Supplied data ::
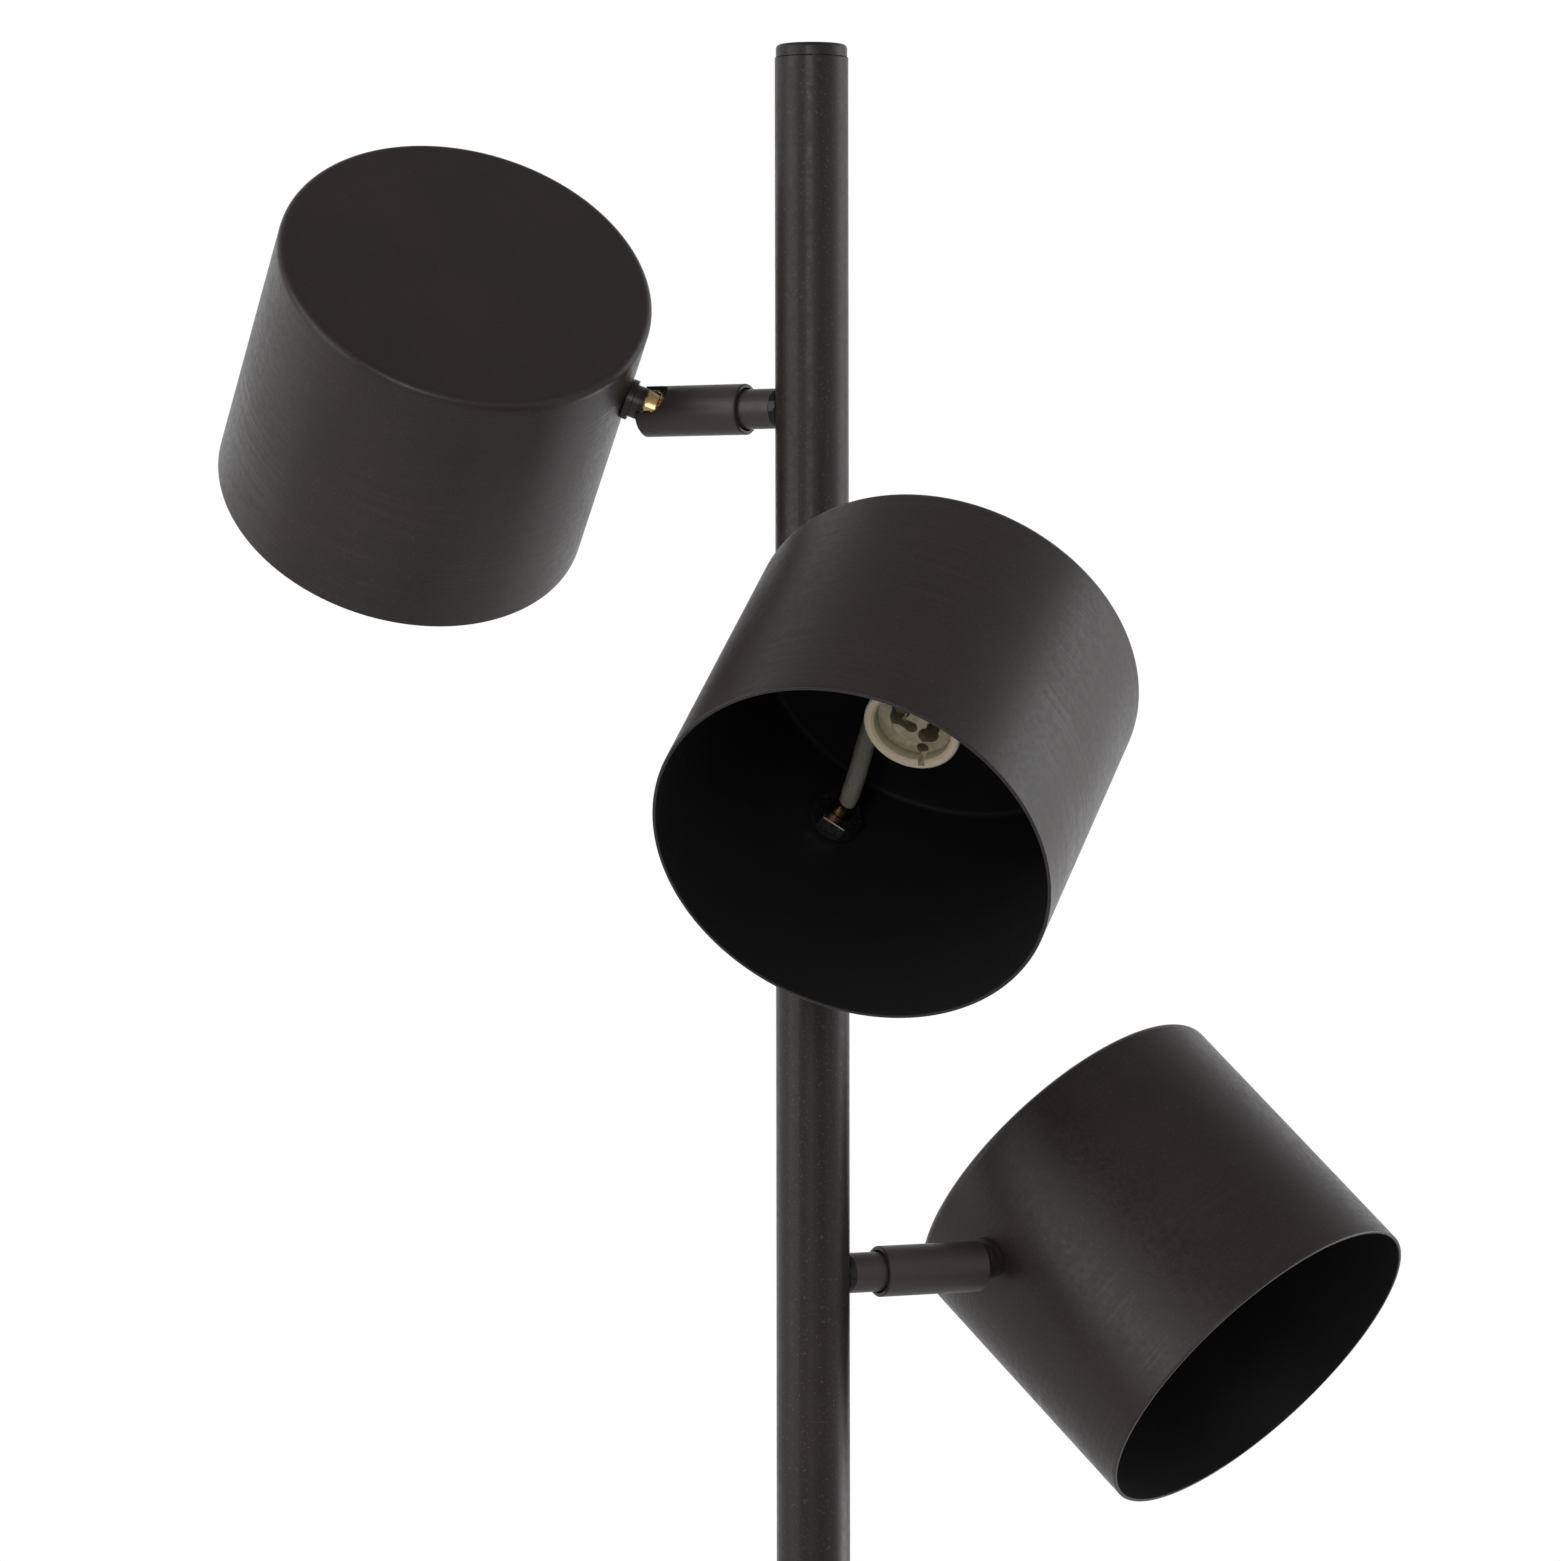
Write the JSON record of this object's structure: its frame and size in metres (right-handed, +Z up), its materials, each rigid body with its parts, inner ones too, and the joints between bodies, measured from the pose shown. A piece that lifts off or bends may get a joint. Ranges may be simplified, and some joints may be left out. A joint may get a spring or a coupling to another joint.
{
  "type": "floor lamp",
  "caption": "Free-standing dark pole lamp: a weighted round base, a slim pole and three short arms, each with a swivelling, tilting cylinder spotlight.",
  "frame": {"origin": "on the floor at the centre of the round base, under the pole", "axes": "+Z up along the pole, -Y to the front, the side the picture was taken from"},
  "size_m": [0.332, 0.2982, 1.5005],
  "materials": {
    "base_paint": "satin",
    "pole_paint": "satin",
    "shade_paint": "satin",
    "cast_weight": "matte",
    "foam": "matte",
    "zinc_steel": "satin",
    "black_nut": "satin",
    "brass_turned": "satin",
    "black_gloss_plastic": "gloss",
    "soft_black": "matte",
    "wire_sheath": "matte",
    "lead_sleeving": "matte",
    "holder_ceramic": "matte"
  },
  "bodies": {
    "stand": {"base_cover": "base_paint", "base_weight": "cast_weight", "base_pad": "foam", "base_nut": "zinc_steel", "cable_grommet": "soft_black", "pole_foot": "zinc_steel", "pole_lower": "pole_paint", "pole_middle": "pole_paint", "pole_upper": "pole_paint", "pole_couplers": "zinc_steel", "pole_cap": "pole_paint", "pole_wiring": "wire_sheath", "arm_saddles": "black_gloss_plastic", "arm_nipples": "brass_turned", "arm_nuts": "brass_turned", "upper_arm_tube": "pole_paint", "upper_swivel_plug": "brass_turned", "middle_arm_tube": "pole_paint", "middle_swivel_plug": "brass_turned", "lower_arm_tube": "pole_paint", "lower_swivel_plug": "brass_turned"},
    "upper_sleeve": {"upper_swivel_sleeve": "pole_paint", "upper_stop_screw": "zinc_steel", "upper_tilt_pins": "pole_paint", "upper_tilt_washers": "zinc_steel"},
    "upper_head": {"upper_knuckle": "brass_turned", "upper_knuckle_collar": "pole_paint", "upper_shade": "shade_paint", "upper_shade_washer": "zinc_steel", "upper_shade_nut": "black_nut", "upper_lampholder": "holder_ceramic", "upper_holder_bracket": "zinc_steel", "upper_holder_screws": "zinc_steel", "upper_shade_lead": "lead_sleeving"},
    "middle_sleeve": {"middle_swivel_sleeve": "pole_paint", "middle_stop_screw": "zinc_steel", "middle_tilt_pins": "pole_paint", "middle_tilt_washers": "zinc_steel"},
    "middle_head": {"middle_knuckle": "brass_turned", "middle_knuckle_collar": "pole_paint", "middle_shade": "shade_paint", "middle_shade_washer": "zinc_steel", "middle_shade_nut": "black_nut", "middle_lampholder": "holder_ceramic", "middle_holder_bracket": "zinc_steel", "middle_holder_screws": "zinc_steel", "middle_shade_lead": "lead_sleeving"},
    "lower_sleeve": {"lower_swivel_sleeve": "pole_paint", "lower_stop_screw": "zinc_steel", "lower_tilt_pins": "pole_paint", "lower_tilt_washers": "zinc_steel"},
    "lower_head": {"lower_knuckle": "brass_turned", "lower_knuckle_collar": "pole_paint", "lower_shade": "shade_paint", "lower_shade_washer": "zinc_steel", "lower_shade_nut": "black_nut", "lower_lampholder": "holder_ceramic", "lower_holder_bracket": "zinc_steel", "lower_holder_screws": "zinc_steel", "lower_shade_lead": "lead_sleeving"}
  },
  "joints": [
    {"name": "upper_swivel", "type": "hinge", "parent": "stand", "child": "upper_sleeve", "pos_m": [-0.04157, 0.024, 1.4015], "axis": [-0.866, 0.5, 0], "range_deg": [-109.4, 210.6]},
    {"name": "upper_tilt", "type": "hinge", "parent": "upper_sleeve", "child": "upper_head", "pos_m": [-0.04157, 0.024, 1.4015], "axis": [0.3174, 0.5497, 0.7727], "range_deg": [-35.3, 54.7]},
    {"name": "middle_swivel", "type": "hinge", "parent": "stand", "child": "middle_sleeve", "pos_m": [0, -0.048, 1.2835], "axis": [0, -1, 0], "range_deg": [-122.7, 197.3]},
    {"name": "middle_tilt", "type": "hinge", "parent": "middle_sleeve", "child": "middle_head", "pos_m": [0, -0.048, 1.2835], "axis": [-0.7955, 0, 0.606], "range_deg": [-49.1, 40.9]},
    {"name": "lower_swivel", "type": "hinge", "parent": "stand", "child": "lower_sleeve", "pos_m": [0.04157, 0.024, 1.1655], "axis": [0.866, 0.5, 0], "range_deg": [-106.8, 213.2]},
    {"name": "lower_tilt", "type": "hinge", "parent": "lower_sleeve", "child": "lower_head", "pos_m": [0.04157, 0.024, 1.1655], "axis": [0.2995, -0.5188, 0.8007], "range_deg": [-19.5, 70.5]}
  ]
}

What is asked :: Copy out the full material exactly as it appears.

Expected output ::
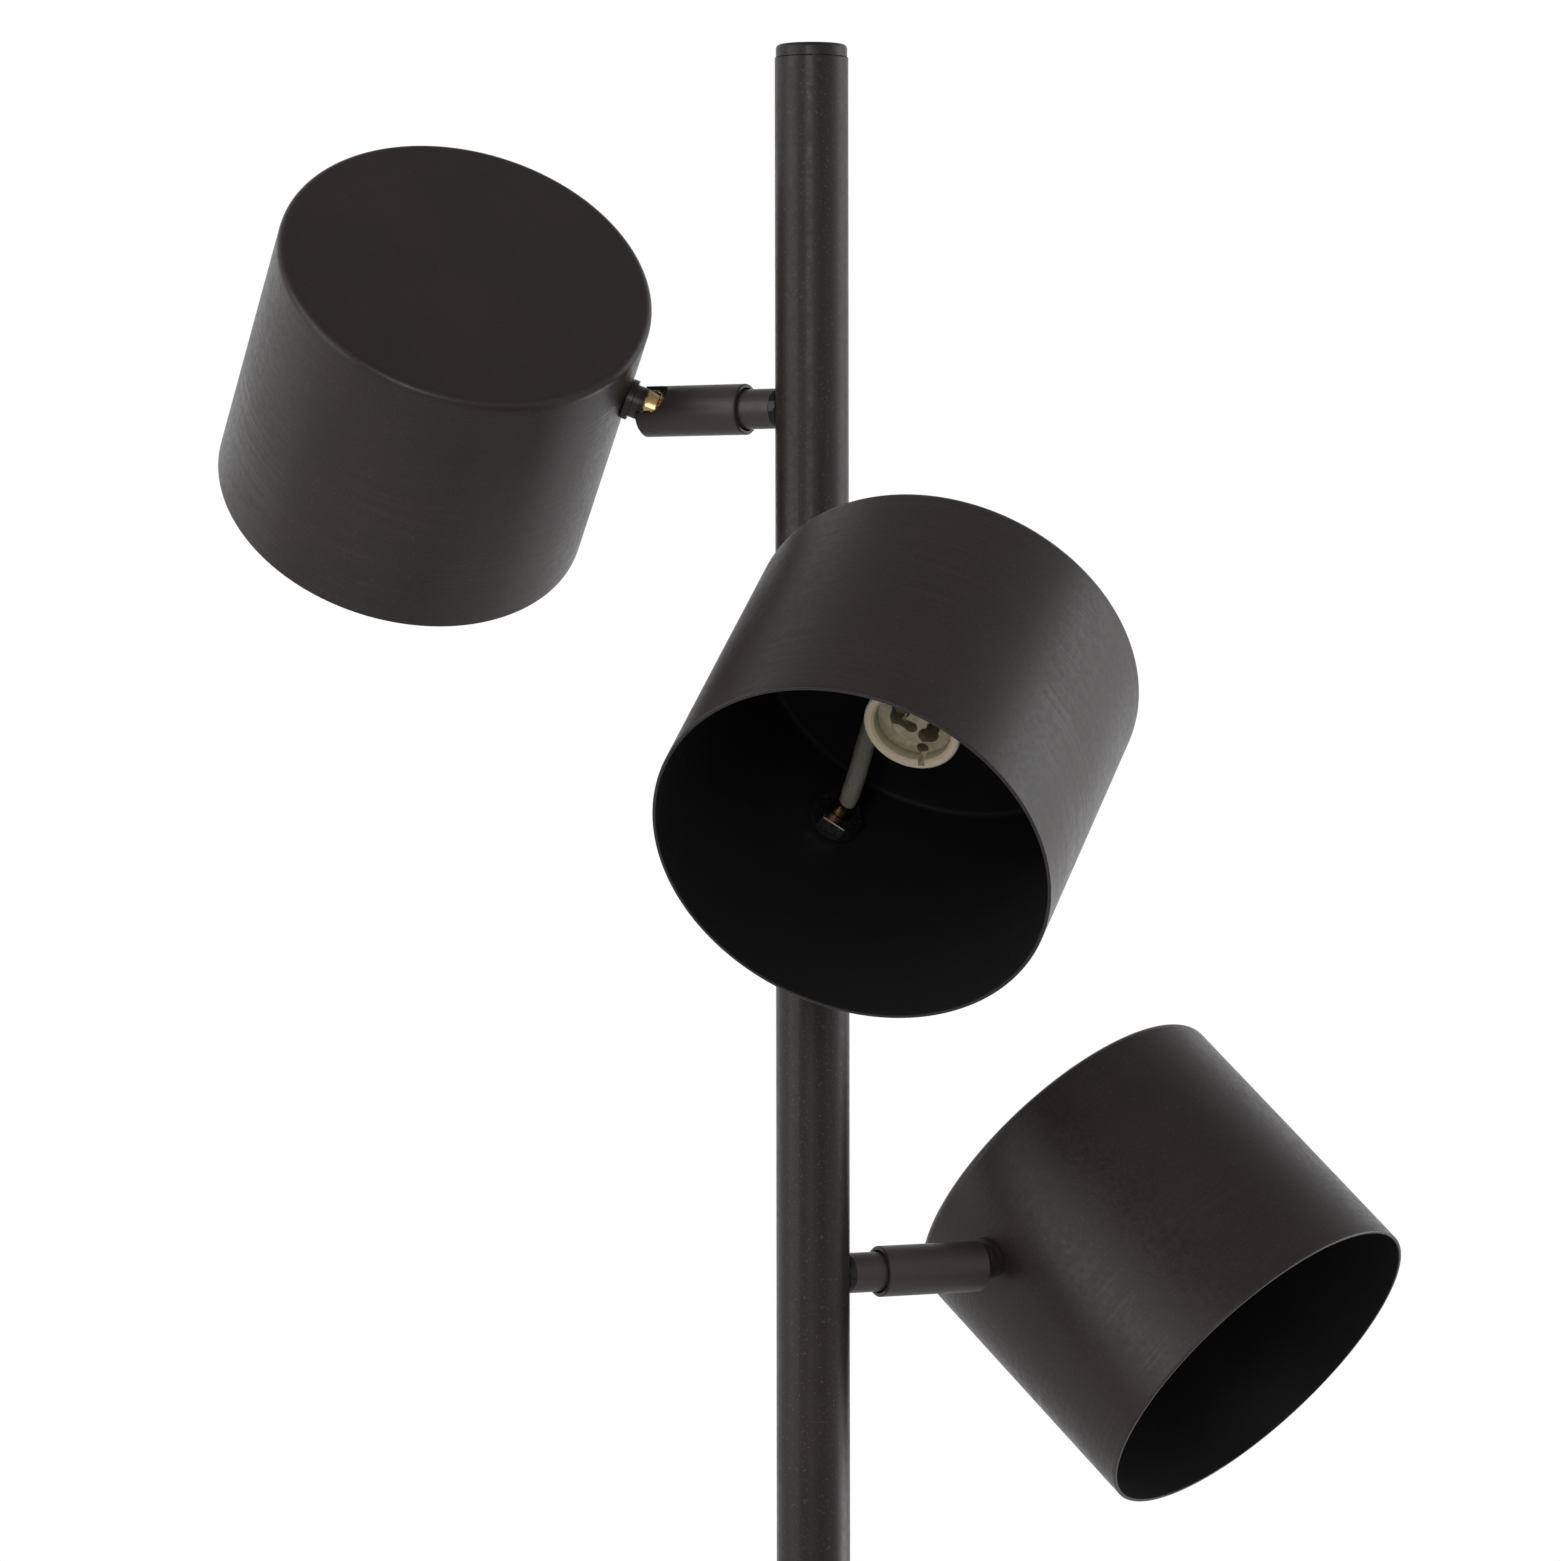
Write the JSON record of this object's structure: its frame and size in metres (right-handed, +Z up), its materials, each rigid body with its parts, inner ones too, and the joints between bodies, measured from the pose shown. A piece that lifts off or bends may get a joint. Ranges may be simplified, and some joints may be left out. A joint may get a spring or a coupling to another joint.
{
  "type": "floor lamp",
  "caption": "Free-standing dark pole lamp: a weighted round base, a slim pole and three short arms, each with a swivelling, tilting cylinder spotlight.",
  "frame": {"origin": "on the floor at the centre of the round base, under the pole", "axes": "+Z up along the pole, -Y to the front, the side the picture was taken from"},
  "size_m": [0.332, 0.2982, 1.5005],
  "materials": {
    "base_paint": "satin",
    "pole_paint": "satin",
    "shade_paint": "satin",
    "cast_weight": "matte",
    "foam": "matte",
    "zinc_steel": "satin",
    "black_nut": "satin",
    "brass_turned": "satin",
    "black_gloss_plastic": "gloss",
    "soft_black": "matte",
    "wire_sheath": "matte",
    "lead_sleeving": "matte",
    "holder_ceramic": "matte"
  },
  "bodies": {
    "stand": {"base_cover": "base_paint", "base_weight": "cast_weight", "base_pad": "foam", "base_nut": "zinc_steel", "cable_grommet": "soft_black", "pole_foot": "zinc_steel", "pole_lower": "pole_paint", "pole_middle": "pole_paint", "pole_upper": "pole_paint", "pole_couplers": "zinc_steel", "pole_cap": "pole_paint", "pole_wiring": "wire_sheath", "arm_saddles": "black_gloss_plastic", "arm_nipples": "brass_turned", "arm_nuts": "brass_turned", "upper_arm_tube": "pole_paint", "upper_swivel_plug": "brass_turned", "middle_arm_tube": "pole_paint", "middle_swivel_plug": "brass_turned", "lower_arm_tube": "pole_paint", "lower_swivel_plug": "brass_turned"},
    "upper_sleeve": {"upper_swivel_sleeve": "pole_paint", "upper_stop_screw": "zinc_steel", "upper_tilt_pins": "pole_paint", "upper_tilt_washers": "zinc_steel"},
    "upper_head": {"upper_knuckle": "brass_turned", "upper_knuckle_collar": "pole_paint", "upper_shade": "shade_paint", "upper_shade_washer": "zinc_steel", "upper_shade_nut": "black_nut", "upper_lampholder": "holder_ceramic", "upper_holder_bracket": "zinc_steel", "upper_holder_screws": "zinc_steel", "upper_shade_lead": "lead_sleeving"},
    "middle_sleeve": {"middle_swivel_sleeve": "pole_paint", "middle_stop_screw": "zinc_steel", "middle_tilt_pins": "pole_paint", "middle_tilt_washers": "zinc_steel"},
    "middle_head": {"middle_knuckle": "brass_turned", "middle_knuckle_collar": "pole_paint", "middle_shade": "shade_paint", "middle_shade_washer": "zinc_steel", "middle_shade_nut": "black_nut", "middle_lampholder": "holder_ceramic", "middle_holder_bracket": "zinc_steel", "middle_holder_screws": "zinc_steel", "middle_shade_lead": "lead_sleeving"},
    "lower_sleeve": {"lower_swivel_sleeve": "pole_paint", "lower_stop_screw": "zinc_steel", "lower_tilt_pins": "pole_paint", "lower_tilt_washers": "zinc_steel"},
    "lower_head": {"lower_knuckle": "brass_turned", "lower_knuckle_collar": "pole_paint", "lower_shade": "shade_paint", "lower_shade_washer": "zinc_steel", "lower_shade_nut": "black_nut", "lower_lampholder": "holder_ceramic", "lower_holder_bracket": "zinc_steel", "lower_holder_screws": "zinc_steel", "lower_shade_lead": "lead_sleeving"}
  },
  "joints": [
    {"name": "upper_swivel", "type": "hinge", "parent": "stand", "child": "upper_sleeve", "pos_m": [-0.04157, 0.024, 1.4015], "axis": [-0.866, 0.5, 0], "range_deg": [-109.4, 210.6]},
    {"name": "upper_tilt", "type": "hinge", "parent": "upper_sleeve", "child": "upper_head", "pos_m": [-0.04157, 0.024, 1.4015], "axis": [0.3174, 0.5497, 0.7727], "range_deg": [-35.3, 54.7]},
    {"name": "middle_swivel", "type": "hinge", "parent": "stand", "child": "middle_sleeve", "pos_m": [0, -0.048, 1.2835], "axis": [0, -1, 0], "range_deg": [-122.7, 197.3]},
    {"name": "middle_tilt", "type": "hinge", "parent": "middle_sleeve", "child": "middle_head", "pos_m": [0, -0.048, 1.2835], "axis": [-0.7955, 0, 0.606], "range_deg": [-49.1, 40.9]},
    {"name": "lower_swivel", "type": "hinge", "parent": "stand", "child": "lower_sleeve", "pos_m": [0.04157, 0.024, 1.1655], "axis": [0.866, 0.5, 0], "range_deg": [-106.8, 213.2]},
    {"name": "lower_tilt", "type": "hinge", "parent": "lower_sleeve", "child": "lower_head", "pos_m": [0.04157, 0.024, 1.1655], "axis": [0.2995, -0.5188, 0.8007], "range_deg": [-19.5, 70.5]}
  ]
}